There was a time when phishing emails were easy to spot. Bad grammar, a sender address pulled straight from a fever dream, a request that made no sense in context. Your office manager rolled her eyes, hit delete, and moved on. That time is over.

Cybercriminals are now using AI tools to craft emails that are functionally indistinguishable from messages sent by your CEO, your bank, your biggest client, or your outside counsel. IT managers in r/msp and r/cybersecurity are reporting a measurable surge in these attacks right now, with practitioners describing employees clicking AI-crafted emails that defeat every piece of security awareness training they have received. The attacks are working because the rules changed and most defenses have not.

What AI-Powered Business Email Compromise Actually Looks Like

Business email compromise (BEC) has always been the FBI's top-ranked source of cybercrime losses, not ransomware, not data breaches.

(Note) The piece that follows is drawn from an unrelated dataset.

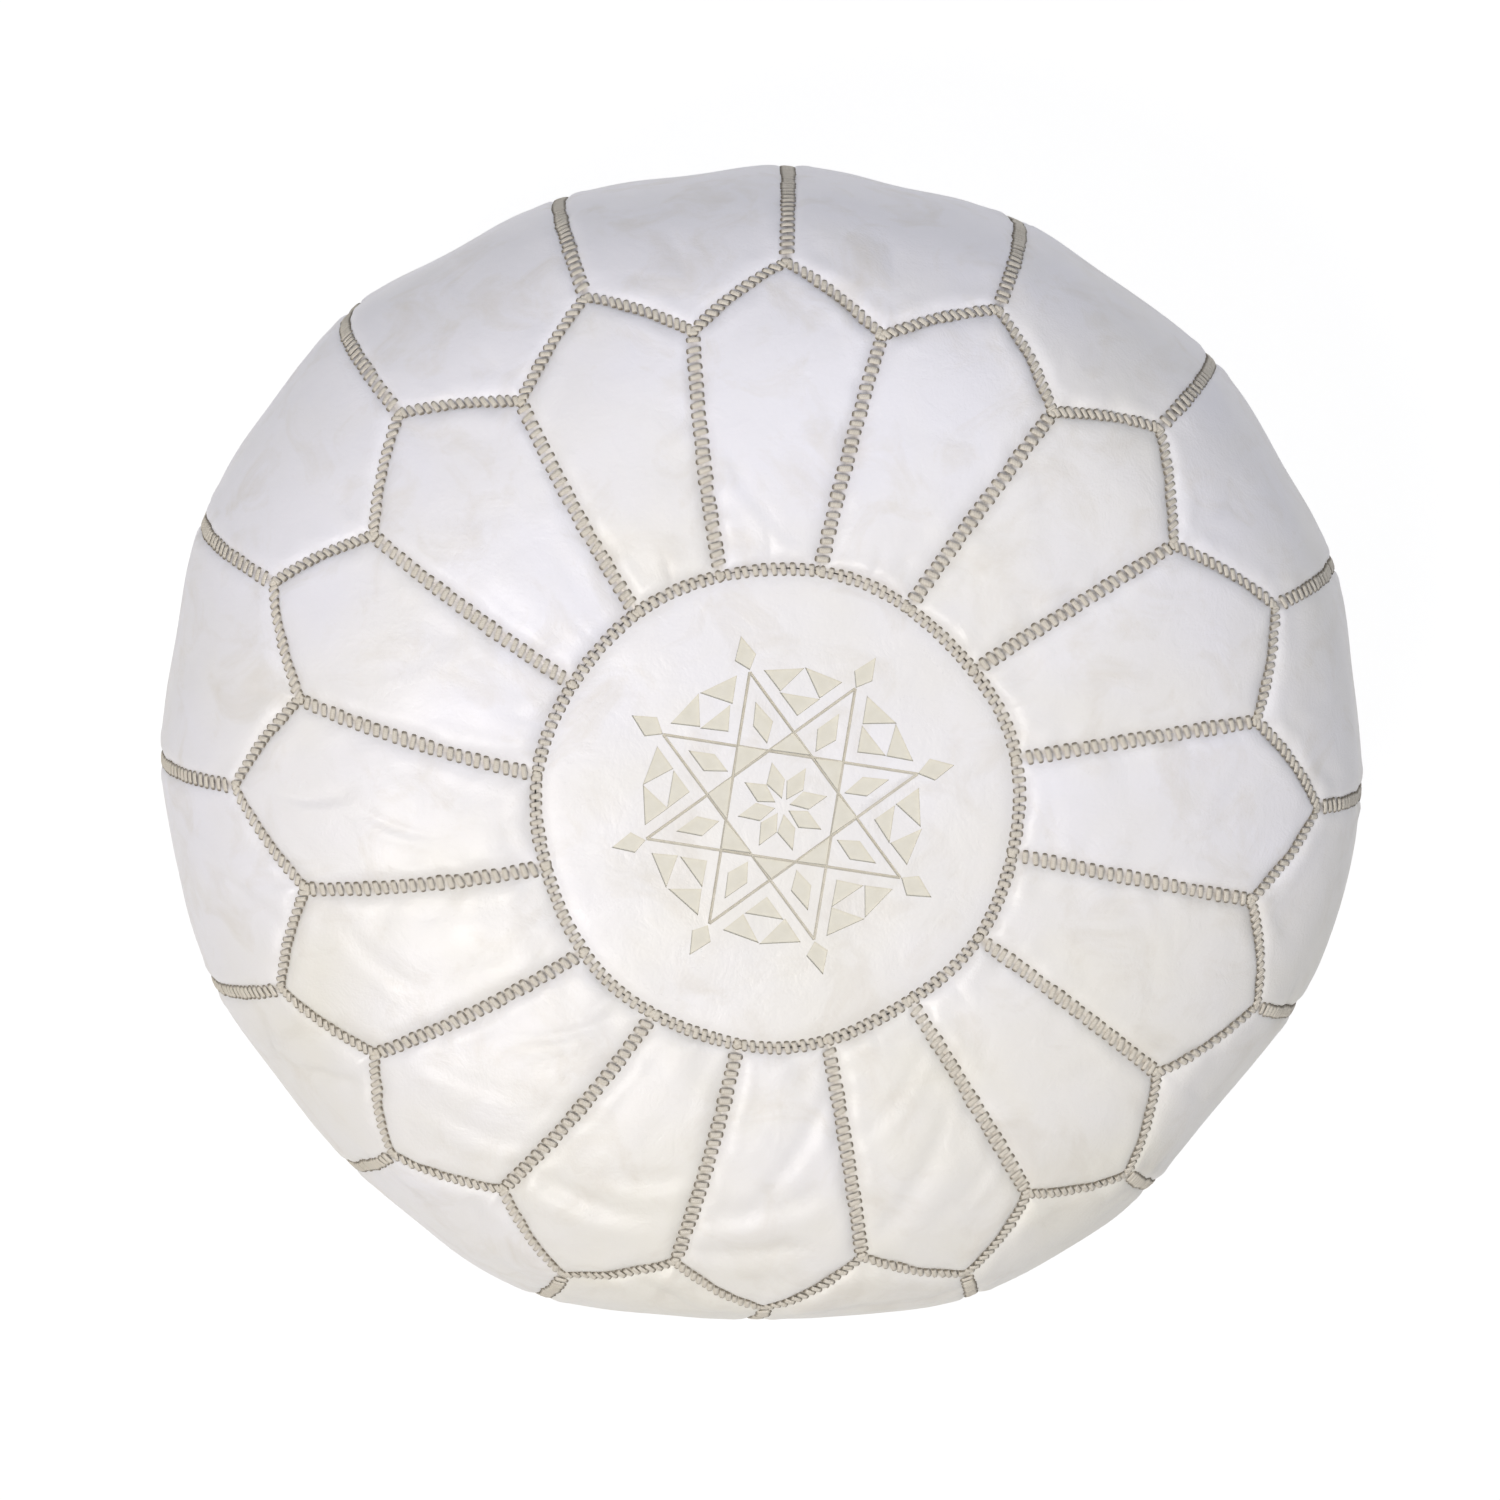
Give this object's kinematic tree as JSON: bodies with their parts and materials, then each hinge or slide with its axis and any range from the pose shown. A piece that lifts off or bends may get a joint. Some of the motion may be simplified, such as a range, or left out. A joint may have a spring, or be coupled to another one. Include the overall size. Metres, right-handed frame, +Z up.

Email fraud. What changed in the last 12 to 18 months is the quality of the attack, not the category.

AI-generated BEC emails now mirror your executives' writing style by training on harvested emails, LinkedIn posts, and public documents. They match tone, vocabulary, and sign-off habits with eerie accuracy. The dead giveaway of old phishing, broken English, is completely gone. These messages read like they were written by a native speaker who has been attending your all-hands meetings for two years.

Contextual accuracy is now table stakes. "Following up on the Q1 audit we discussed with [real partner firm name]" is not impressive to an attacker anymore. It is baseline. Practitioners on r/cybersecurity are flagging a specific pattern: attackers observe email threads silently for weeks before sending a single malicious message, learning communication patterns and identifying exactly the right moment to strike. A Friday afternoon email from a CEO asking for an urgent wire to close a deal, with context that checks out, puts your AP coordinator in an impossible position.

The supply chain angle makes this worse. Attackers do not only target you directly. They compromise one party in a business relationship and use that foothold to attack everyone connected to them. Your vendor, your client, your outside HR firm, all of them become attack vectors.

Why Tristate Businesses Are Attractive Targets

New Jersey, New York, and Connecticut have specific characteristics that make the region's businesses worth attacking. High-value professional services are concentrated here. Law firms, financial advisors, CPAs, and healthcare practices routinely handle wire transfers, sensitive client data, and confidential transactions. Attackers follow the money, and there is a lot of it in a 50-mile radius around Parsippany.

Dense vendor and partner networks compound the exposure. A mid-sized manufacturer in Morris County may work with a dozen suppliers, three banking relationships, outside counsel, a benefits administrator, and a payroll processor. Every one of those relationships is a potential attack vector, and each one is a legitimate reason for someone to send your finance team an email about banking details.

Why this matters locally: A successful BEC attack that results in a data exposure triggers breach notification obligations under the NY SHIELD Act and New Jersey's data breach law, on top of whatever funds were stolen. In relationship-driven industries like legal and financial services, the reputational fallout is often harder to recover from than the financial loss.

The regulatory exposure stacks fast. Healthcare organizations face HIPAA breach liability. Financial services firms and their advisors are under the FTC Safeguards Rule. Any business handling New York residents' data falls under the NY SHIELD Act. Nonprofit organizations, often overlooked because they are not seen as high-value targets, operate with lean staff and high-trust cultures that make them disproportionately easy to exploit. Grant disbursements and donor wire transfers are documented targets.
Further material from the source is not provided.